[Data extracted from a collection]
━━━━

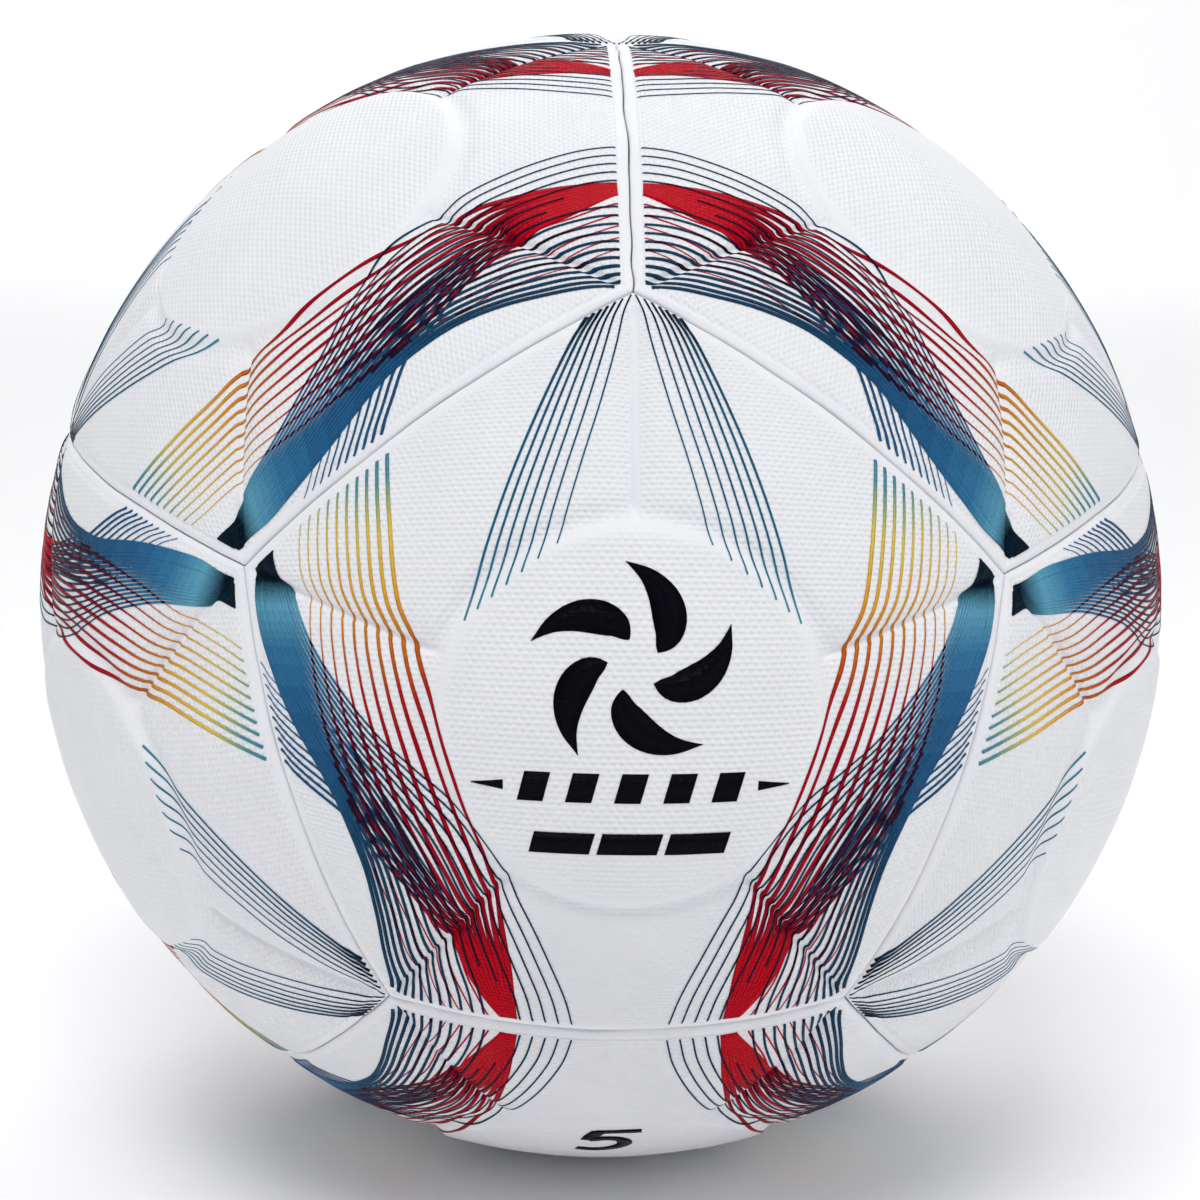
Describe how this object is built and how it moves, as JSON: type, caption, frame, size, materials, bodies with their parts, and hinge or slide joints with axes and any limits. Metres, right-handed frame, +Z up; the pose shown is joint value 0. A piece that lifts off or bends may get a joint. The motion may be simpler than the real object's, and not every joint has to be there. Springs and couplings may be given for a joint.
{
  "type": "soccer ball",
  "caption": "Inflated soccer ball: bonded pentagonal panels with a printed line pattern over foam, wound carcass, bladder and rubber valve.",
  "frame": {"origin": "centre of the ball, which is the centre of its bounding box", "axes": "+Z up, -Y out of the middle of the front panel, whose corner points up; +Y out along the valve; +X to the right when looking along +Y at the front panel"},
  "size_m": [0.2194, 0.2205, 0.2194],
  "materials": {
    "cover": "satin textured polyurethane skin",
    "foam": "matt closed-cell foam",
    "seal": "matt adhesive",
    "carcass": "wound yarn in latex",
    "bladder": "smooth butyl",
    "valve": "moulded rubber"
  },
  "bodies": {
    "root": {"panel_front": "cover", "panel_bottom_front": "cover", "panel_top_rear": "cover", "panel_rear": "cover", "panel_upper_right_front": "cover", "panel_upper_left_front": "cover", "panel_lower_right_rear": "cover", "panel_lower_left_rear": "cover", "panel_lower_right_front": "cover", "panel_upper_right_rear": "cover", "panel_lower_left_front": "cover", "panel_upper_left_rear": "cover", "foam_front": "foam", "foam_bottom_front": "foam", "foam_top_rear": "foam", "foam_rear": "foam", "foam_upper_right_front": "foam", "foam_upper_left_front": "foam", "foam_lower_right_rear": "foam", "foam_lower_left_rear": "foam", "foam_lower_right_front": "foam", "foam_upper_right_rear": "foam", "foam_lower_left_front": "foam", "foam_upper_left_rear": "foam", "seam_seal": "seal", "carcass": "carcass", "bladder": "bladder", "valve_housing": "valve", "valve_core": "valve"}
  },
  "joints": []
}
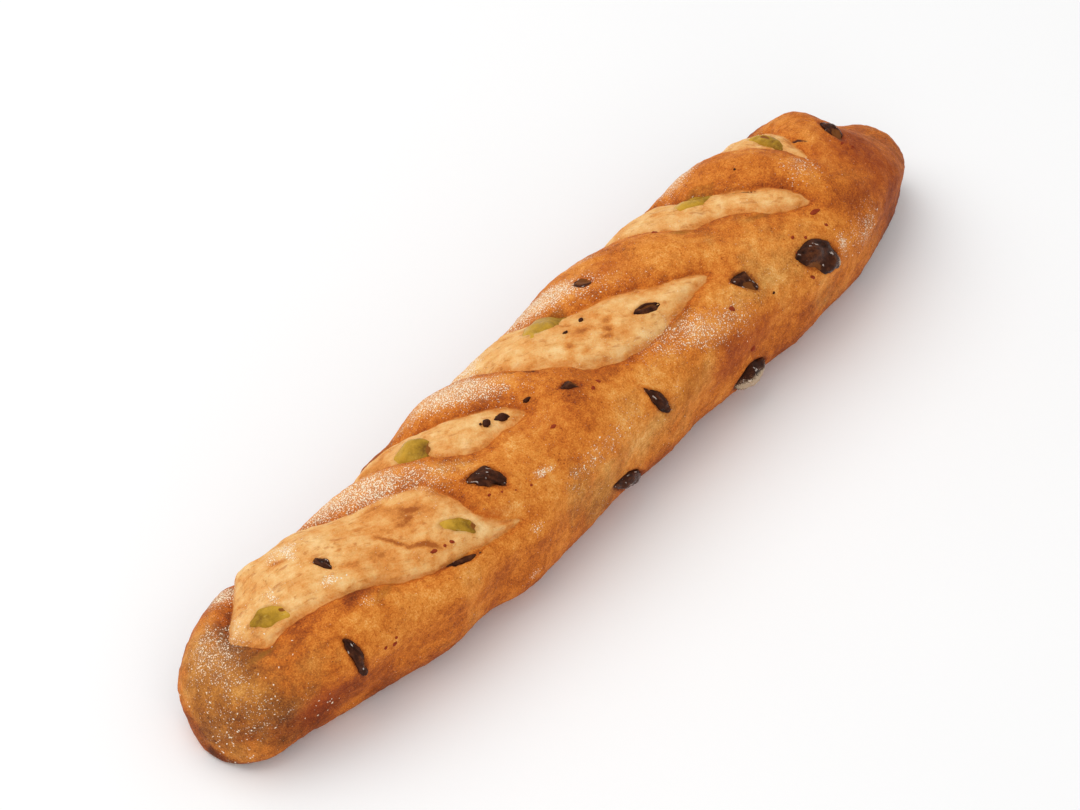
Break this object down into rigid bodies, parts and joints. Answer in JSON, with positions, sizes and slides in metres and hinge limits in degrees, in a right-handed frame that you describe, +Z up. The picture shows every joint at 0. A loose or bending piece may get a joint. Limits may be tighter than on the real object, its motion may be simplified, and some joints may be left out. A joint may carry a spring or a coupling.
{
  "type": "olive sourdough loaf",
  "caption": "Long hand-shaped sourdough loaf with slanting slashes torn open to bare crumb, and black and green olive pieces baked into a floured golden crust.",
  "frame": {"origin": "middle of the loaf's footprint, on its flat underside, where it rests on a board or table", "axes": "+X along the loaf towards its more pointed end, +Y across it towards its back, +Z up"},
  "size_m": [0.4, 0.0819, 0.0578],
  "materials": {
    "crust": "matte",
    "black_olive": "satin",
    "green_olive": "satin"
  },
  "bodies": {
    "root": {"loaf": "crust", "black_olive_1": "black_olive", "black_olive_2": "black_olive", "black_olive_3": "black_olive", "black_olive_4": "black_olive", "black_olive_5": "black_olive", "black_olive_6": "black_olive", "black_olive_7": "black_olive", "black_olive_8": "black_olive", "black_olive_9": "black_olive", "black_olive_10": "black_olive", "black_olive_11": "black_olive", "black_olive_12": "black_olive", "black_olive_13": "black_olive", "black_olive_14": "black_olive", "black_olive_15": "black_olive", "black_olive_16": "black_olive", "black_olive_17": "black_olive", "black_olive_18": "black_olive", "green_olive_1": "green_olive", "green_olive_2": "green_olive", "green_olive_3": "green_olive", "green_olive_4": "green_olive", "green_olive_5": "green_olive", "green_olive_6": "green_olive", "green_olive_7": "green_olive", "green_olive_8": "green_olive"}
  },
  "joints": []
}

━━━━

◆ WHAT THE TASK ASKS: Please quote the records above exactly, without skipping a line.

◆ TASK SOLUTION:
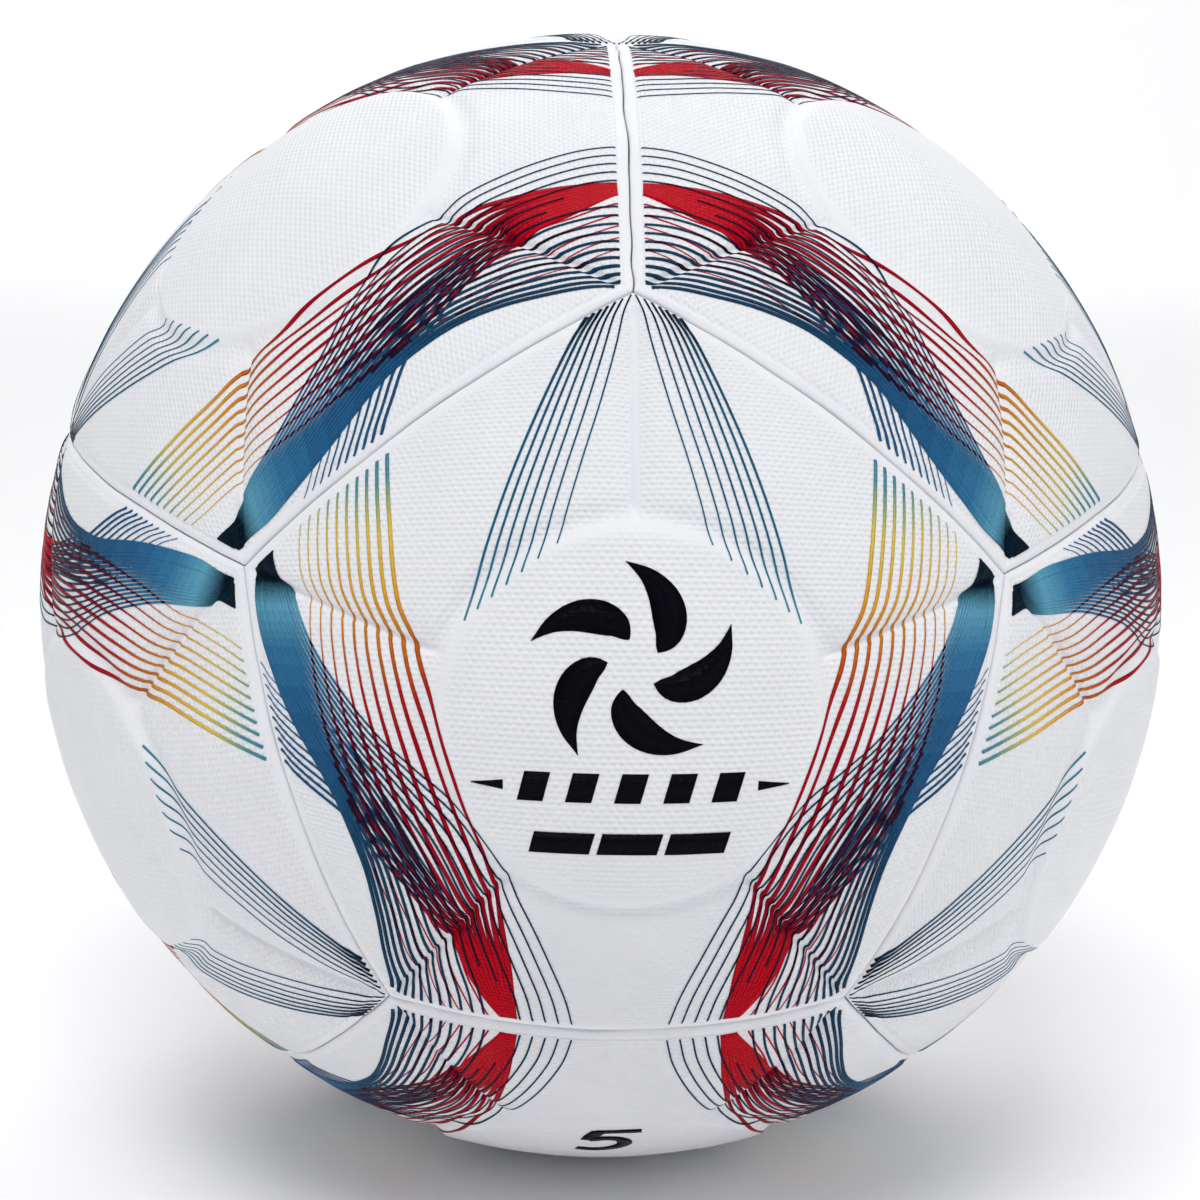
Describe how this object is built and how it moves, as JSON: type, caption, frame, size, materials, bodies with their parts, and hinge or slide joints with axes and any limits. Metres, right-handed frame, +Z up; the pose shown is joint value 0. A piece that lifts off or bends may get a joint. The motion may be simpler than the real object's, and not every joint has to be there. Springs and couplings may be given for a joint.
{
  "type": "soccer ball",
  "caption": "Inflated soccer ball: bonded pentagonal panels with a printed line pattern over foam, wound carcass, bladder and rubber valve.",
  "frame": {"origin": "centre of the ball, which is the centre of its bounding box", "axes": "+Z up, -Y out of the middle of the front panel, whose corner points up; +Y out along the valve; +X to the right when looking along +Y at the front panel"},
  "size_m": [0.2194, 0.2205, 0.2194],
  "materials": {
    "cover": "satin textured polyurethane skin",
    "foam": "matt closed-cell foam",
    "seal": "matt adhesive",
    "carcass": "wound yarn in latex",
    "bladder": "smooth butyl",
    "valve": "moulded rubber"
  },
  "bodies": {
    "root": {"panel_front": "cover", "panel_bottom_front": "cover", "panel_top_rear": "cover", "panel_rear": "cover", "panel_upper_right_front": "cover", "panel_upper_left_front": "cover", "panel_lower_right_rear": "cover", "panel_lower_left_rear": "cover", "panel_lower_right_front": "cover", "panel_upper_right_rear": "cover", "panel_lower_left_front": "cover", "panel_upper_left_rear": "cover", "foam_front": "foam", "foam_bottom_front": "foam", "foam_top_rear": "foam", "foam_rear": "foam", "foam_upper_right_front": "foam", "foam_upper_left_front": "foam", "foam_lower_right_rear": "foam", "foam_lower_left_rear": "foam", "foam_lower_right_front": "foam", "foam_upper_right_rear": "foam", "foam_lower_left_front": "foam", "foam_upper_left_rear": "foam", "seam_seal": "seal", "carcass": "carcass", "bladder": "bladder", "valve_housing": "valve", "valve_core": "valve"}
  },
  "joints": []
}
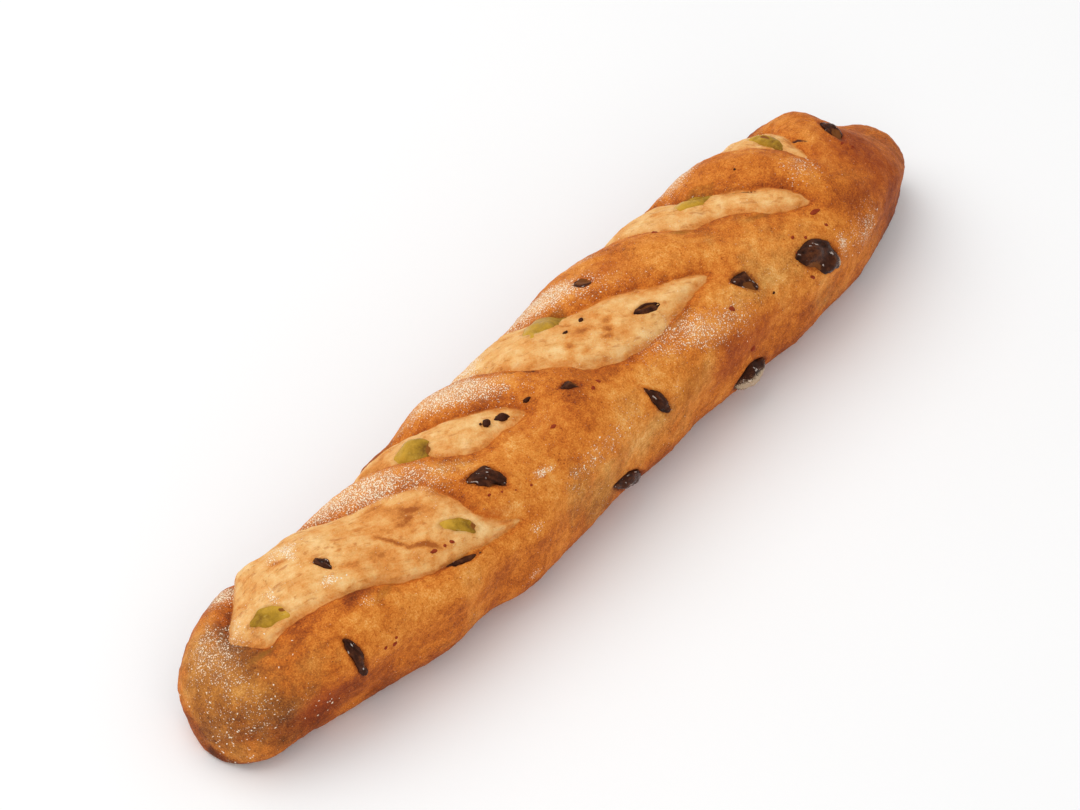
Break this object down into rigid bodies, parts and joints. Answer in JSON, with positions, sizes and slides in metres and hinge limits in degrees, in a right-handed frame that you describe, +Z up. The picture shows every joint at 0. A loose or bending piece may get a joint. Limits may be tighter than on the real object, its motion may be simplified, and some joints may be left out. A joint may carry a spring or a coupling.
{
  "type": "olive sourdough loaf",
  "caption": "Long hand-shaped sourdough loaf with slanting slashes torn open to bare crumb, and black and green olive pieces baked into a floured golden crust.",
  "frame": {"origin": "middle of the loaf's footprint, on its flat underside, where it rests on a board or table", "axes": "+X along the loaf towards its more pointed end, +Y across it towards its back, +Z up"},
  "size_m": [0.4, 0.0819, 0.0578],
  "materials": {
    "crust": "matte",
    "black_olive": "satin",
    "green_olive": "satin"
  },
  "bodies": {
    "root": {"loaf": "crust", "black_olive_1": "black_olive", "black_olive_2": "black_olive", "black_olive_3": "black_olive", "black_olive_4": "black_olive", "black_olive_5": "black_olive", "black_olive_6": "black_olive", "black_olive_7": "black_olive", "black_olive_8": "black_olive", "black_olive_9": "black_olive", "black_olive_10": "black_olive", "black_olive_11": "black_olive", "black_olive_12": "black_olive", "black_olive_13": "black_olive", "black_olive_14": "black_olive", "black_olive_15": "black_olive", "black_olive_16": "black_olive", "black_olive_17": "black_olive", "black_olive_18": "black_olive", "green_olive_1": "green_olive", "green_olive_2": "green_olive", "green_olive_3": "green_olive", "green_olive_4": "green_olive", "green_olive_5": "green_olive", "green_olive_6": "green_olive", "green_olive_7": "green_olive", "green_olive_8": "green_olive"}
  },
  "joints": []
}